How to use a traditional SAUNA

What’s the Right Way to use my Traditional Sauna?

I have been asked many times what is the right way to use a traditional sauna?  There are many opinions but I thought I would share mine which is a combition of many concepts that I have heard over the years.

First of all, there is no right way or wrong way to use a traditional sauna however it is important to listen to your body.  Don’t push yourself passed the point of feeling comfortable thinking that you will get more of a benefit by doing such.  Your body will tell you when you have had enough.  Also realize that each person is different and each time you use the sauna your body may act differently.

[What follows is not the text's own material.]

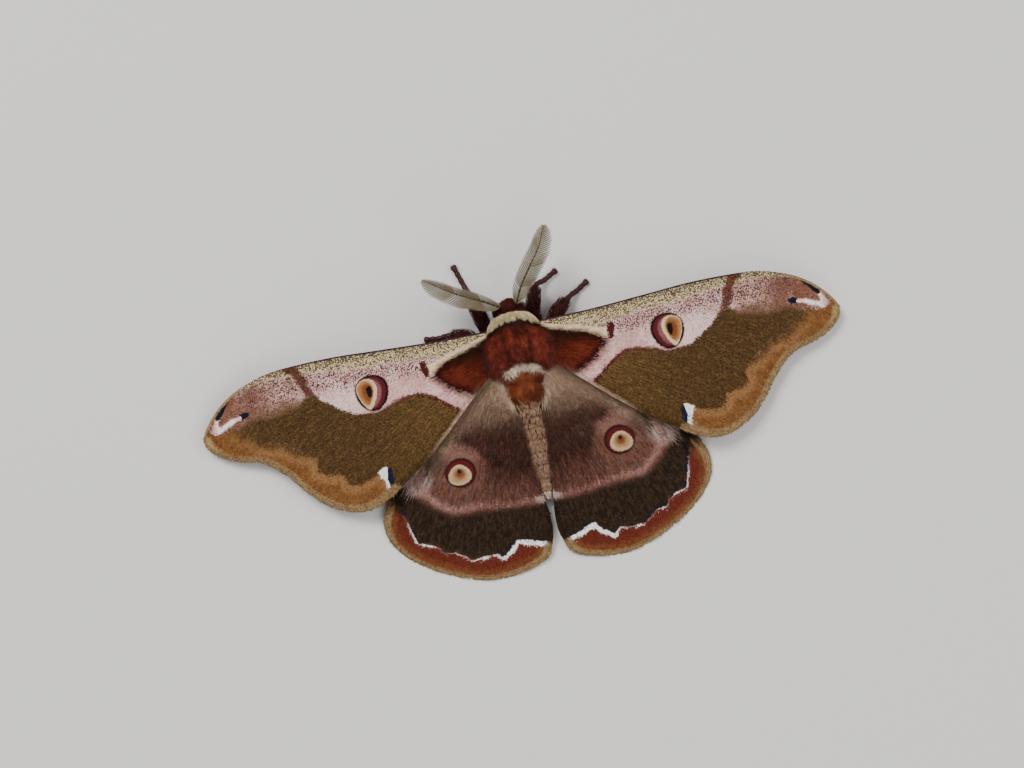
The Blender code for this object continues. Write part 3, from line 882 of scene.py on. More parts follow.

Let’s go over a full basics.  Your sauna will take a certain period of time to preheat.  If your sauna and heater are properly sized, your sauna should heat up about 80 F degrees per 30 minute period.  If your sauna temperature is about 70 degrees F at start-up, it should reach 150 degrees F within approximately 30 minutes.  Please remember that the starting humidity levels in your sauna will also effect the preheat time.  The higher the starting humidity the longer the preheat time.

Once you have reached YOUR optimum temperature, it is time to start enjoying your sauna.  But lets first discuss the concept of the “Rule of 200” in the sauna world.  Many feel that the range for optimal benefit in a traditional sauna lies about the 200 sauna index range.  That index is computed by simply adding the temperature and the humidity to arrive at the index.  If your sauna temperature is 160 degrees F and your humidity is 50%, then your sauna index is 210 and you are in the optimal zone for sauna use.  So when using your traditional sauna, strive for the 200 sauna index range for maximum benefit.

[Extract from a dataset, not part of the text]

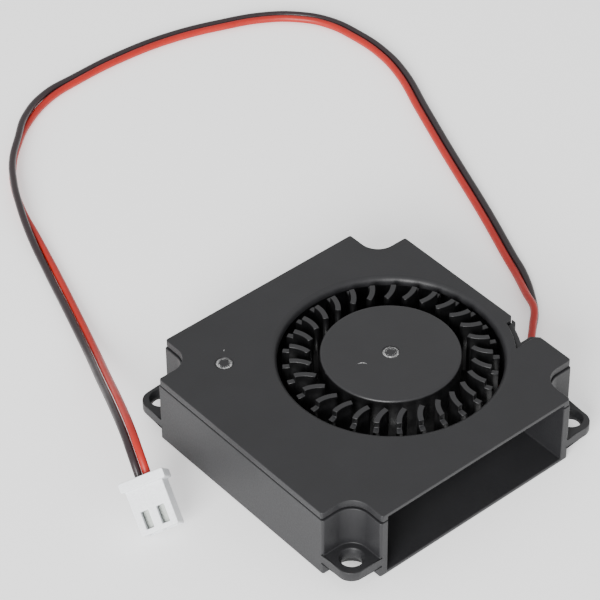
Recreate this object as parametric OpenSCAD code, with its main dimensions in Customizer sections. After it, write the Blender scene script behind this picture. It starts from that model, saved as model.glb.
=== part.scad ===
// Flat centrifugal blower fan with a brushless direct-current motor, two leads and a two-pin plug.
// The origin is under the middle of the square housing, +Z is up and the air outlet faces -Y.

/* [Housing] */
// Length and width of the square housing
body_w = 40; // [39:0.5:44]
// Height of the housing with its cover
body_h = 10; // [9:0.1:12]
// Side of the square notch at each corner
notch_w = 4.75; // [4.6:0.05:5.2]
// Radius of the rounded inner corner of a notch
notch_r = 2.4; // [1.5:0.1:2.8]
// Radius of the small outer corners beside the notches
tip_r = 0.3; // [0.15:0.05:0.5]
// Thickness of the side walls beside the air channel
wall_t = 1.25; // [1:0.05:1.5]
// Thickness of the walls between a notch and the air channel
jamb_t = 1.15; // [0.9:0.05:1.2]
// Thickness of the floor of the air channel
floor_t = 0.5; // [0.4:0.05:0.8]
// Radius of the rounded tongue between scroll and outlet
tongue_r = 0.6; // [0.4:0.1:0.9]
// Gap between the impeller and the tongue
tongue_gap = 0.5; // [0.4:0.05:0.8]
// Width of the air channel between the impeller and the nearest side wall
side_channel = 1.25; // [1:0.05:1.6]
// How much faster the scroll widens towards its end, 1 is an even spiral
scroll_growth = 1.2; // [1.1:0.05:1.4]

/* [Cover] */
// Height of the cover's edge
cover_t = 1.2; // [1:0.1:1.5]
// Thickness of the cover over the air channel
plate_t = 0.6; // [0.5:0.1:0.8]
// Width of the housing's ledge that shows beside the cover in the notches
ledge_w = 0.2; // [0.1:0.05:0.3]
// Height and depth of the fine groove at the cover's lower edge
seam = 0.15; // [0.1:0.05:0.2]
// Gap between the impeller's rim and the inlet's edge
inlet_gap = 0.5; // [0.4:0.1:0.8]
// Radius of the rounded edge of the inlet
inlet_edge_r = 0.8; // [0.4:0.1:0.9]
// Width of the stiffening lip round the inlet, under the cover
inlet_lip_w = 1.2; // [1:0.1:1.6]
// Diameter of the round gate mark that the mould leaves
gate_d = 2.2; // [1.6:0.1:2.6]

/* [Mounting ears] */
// Distance of a mounting hole's middle from the two outer sides beside it
hole_edge = 2.2; // [2.1:0.05:2.5]
// How far the whole pattern of holes lies off the middle, towards the back right corner
hole_shift = 0.2; // [0:0.05:0.3]
// Diameter of the mounting holes
hole_d = 2.4; // [2.2:0.1:2.6]
// Diameter of the funnel at the top of a mounting hole
funnel_d = 3; // [2.7:0.1:3.2]
// Depth of that funnel
funnel_h = 0.8; // [0.5:0.1:1]
// Height of the underside of the ears
ear_z = 1.75; // [1.2:0.05:2]
// Thickness of the ears
ear_t = 1.4; // [1.2:0.1:2]
// Radius of the outer corner of an ear
ear_r = 1.9; // [1.6:0.1:2.4]

/* [Lead exit] */
// Width of the notch in the cover where the leads leave
exit_w = 4.2; // [3.8:0.1:4.6]
// Distance of that notch from the middle, towards the outlet
exit_y = 7.15; // [6.8:0.05:7.6]
// Thickness of the wall between the notch and the air channel
exit_wall = 1.5; // [1.2:0.1:1.6]
// Width of the housing's key that fills the edge of the cover's notch
key_w = 0.8; // [0.6:0.05:0.85]
// How far the key stays below the cover's top
key_drop = 0.5; // [0.3:0.1:0.8]
// Height of the groove for the leads under the floor
groove_h = 1.2; // [1.15:0.05:1.25]

/* [Impeller] */
// Radius over the blades
impeller_r = 13.4; // [13:0.1:13.5]
// Number of blades
blade_n = 29; // [23:1:31]
// Thickness of a blade
blade_t = 0.7; // [0.5:0.05:0.8]
// Radius at the inner tip of the blades
blade_in_r = 10; // [9.8:0.1:10.4]
// How far the hooked inner tip leads the straight outer part, in degrees
blade_lead = 5; // [4:0.5:7]
// Radius where the hook ends and the top of the blade steps down
blade_step_r = 12.45; // [12.2:0.05:12.7]
// Depth of that step
blade_step_h = 0.9; // [0.6:0.1:1.2]
// Turn of the whole ring of blades about the axis, in degrees
blade_turn = -3; // [-6:0.5:6]
// How far the impeller stands above the cover
impeller_over = 0.3; // [0:0.1:0.4]
// Height of the underside of the impeller
impeller_z = 2.2; // [2.15:0.05:2.4]
// Thickness of the disc that carries the blades
disc_t = 0.7; // [0.6:0.1:0.9]
// Outer radius of the hub
hub_r = 8.7; // [8.6:0.1:8.8]
// Thickness of the hub's side wall
hub_wall = 0.75; // [0.6:0.05:0.8]
// Thickness of the hub's top
hub_top_t = 0.8; // [0.6:0.1:1]
// Radius of the rounded rim of the hub
hub_edge_r = 0.35; // [0.2:0.05:0.5]

/* [Motor] */
// Diameter of the shaft
shaft_d = 2; // [1.8:0.1:2.1]
// Radial gap between shaft and bearing
run_gap = 0.04; // [0.03:0.01:0.05]
// Wall of the sleeve bearing
bearing_wall = 1; // [0.9:0.05:1.1]
// Length of the hub's boss on the shaft
boss_l = 1.5; // [1.2:0.1:2]
// Wall of the bearing tube on the housing
tube_wall = 0.8; // [0.7:0.05:0.9]
// Height of the platform under the impeller
platform_h = 1.6; // [1.55:0.05:1.65]
// Thickness of the steel ring in the hub
yoke_t = 0.45; // [0.35:0.05:0.5]
// Thickness of the ring magnet
magnet_t = 0.85; // [0.7:0.05:0.9]
// Gap between the ring magnet and the inside of the hub's top
magnet_gap = 0.6; // [0.4:0.1:0.8]
// Air gap between magnet and stator
air_gap = 0.3; // [0.25:0.05:0.35]
// How much the magnet stands over the stack of stator sheets, at each end
core_short = 1.4; // [1.3:0.05:1.5]
// Width of a stator tooth
tooth_w = 1.9; // [1.7:0.1:2.1]
// Thickness of the plastic insulators over and under the sheets
insulator_t = 0.5; // [0.4:0.05:0.6]
// Thickness of the coil winding
coil_t = 0.7; // [0.5:0.05:0.8]
// Thickness of the circuit board
board_t = 0.6; // [0.5:0.05:0.7]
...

Another newer concept in the sauna world, is that of a “soft sauna.”  That concept is derived from using your sauna at a lower temperature and higher humidty to arrive at the 200 index range.  For example, using your sauna at 130 degrees F and 70% humidity would fall into the catagory of a “soft sauna” experience in as much as you are operating at a lower temperature but still benefiting from the rule of 200.  This lower temperature is enjoyed by some who cannot tolerate the higher temperatures normally found in traditional saunas.   The beauty of the traditional sauna is that you can choose your experience whether it is 185 degrees with 15% humidity or 135 degrees with 65% humidity – the choice is yours.  I recommend for the new sauna user to start off at modest temperatures instead of starting off at the high end.  Let your body “season” itself into the pleasures of sauna bathing.  Over time increase the temperatures until you find your indeal temperature.

Now lets talk about the actual sauna experience.  For centuries, it has been known that the proper way to use a sauna is in sessions or innings.  What I mean by that is you do NOT simply preheat the sauna and then go into the sauna and sit.  There are techniques to maximize your sauna experience.  The concept of using your sauna in innings simply means that you go into your sauna multiple times per usage.  I recommend at least two innings (three if you have the time).  The first inning is your warm-up inning whereby your body is starting to warm from the sauna heat until you JUST start to perspire.  The specific amount of time for this to occur will vary between individuals – just let your body tell you when this occurs.  Optionally you can add some water to the sauna rocks to intensify the feeling of heat – this is accomplished by raising the humidity.  If you have any scents such as eucyliptus, this is a great time to add to the water for a sensational feeling within your sinuses.  Now it is time to exit the sauna and start a cool-down cycle.  This process allows your system to cool down slightly and your pores to start to close.  Some people actually rinse off in a cool shower, jump into a cold pool or lake or just lounge around in a cooler (or cold) environment.  Once you have cooled off sufficiently, it is time for your second inning.

Once you re-enter the sauna you will find that your body responds more quickly to the heat then during the first inning.  Your pores open more quickly and your persperation levels increase repidly.  Again listen to your body and it will tell you when its time to exit.  You may once again add some water to increase the effects of the sauna during this inning.  I like to add the water just prior to exiting the sauna for that session.  If this is going to be your last inning, you may want to also brush your skin with a sauna brush or (birch branches) to ride you skin of any dead skin that is on the surface.  Once again it is time to exit the sauna for a cool down.  If this was your final inning, your cool down should include rinsing off in a shower, pool, or lake.  If using a shower, care should be taken in using soap with creams added as they tend to get into the pores that were just opened and cleansed.  There are special sauna soaps to be used in those situation or using a brush or luffa can also be helpful.  If this wasn’t the last inning, simply keep repeating the last step until you are done.

Once you have cooled down, replace the liquids you lost during your sauna (water or flavored water is great) and have some light snacks to replace the salts that you lost during perspiration.  Relax and enjoy life.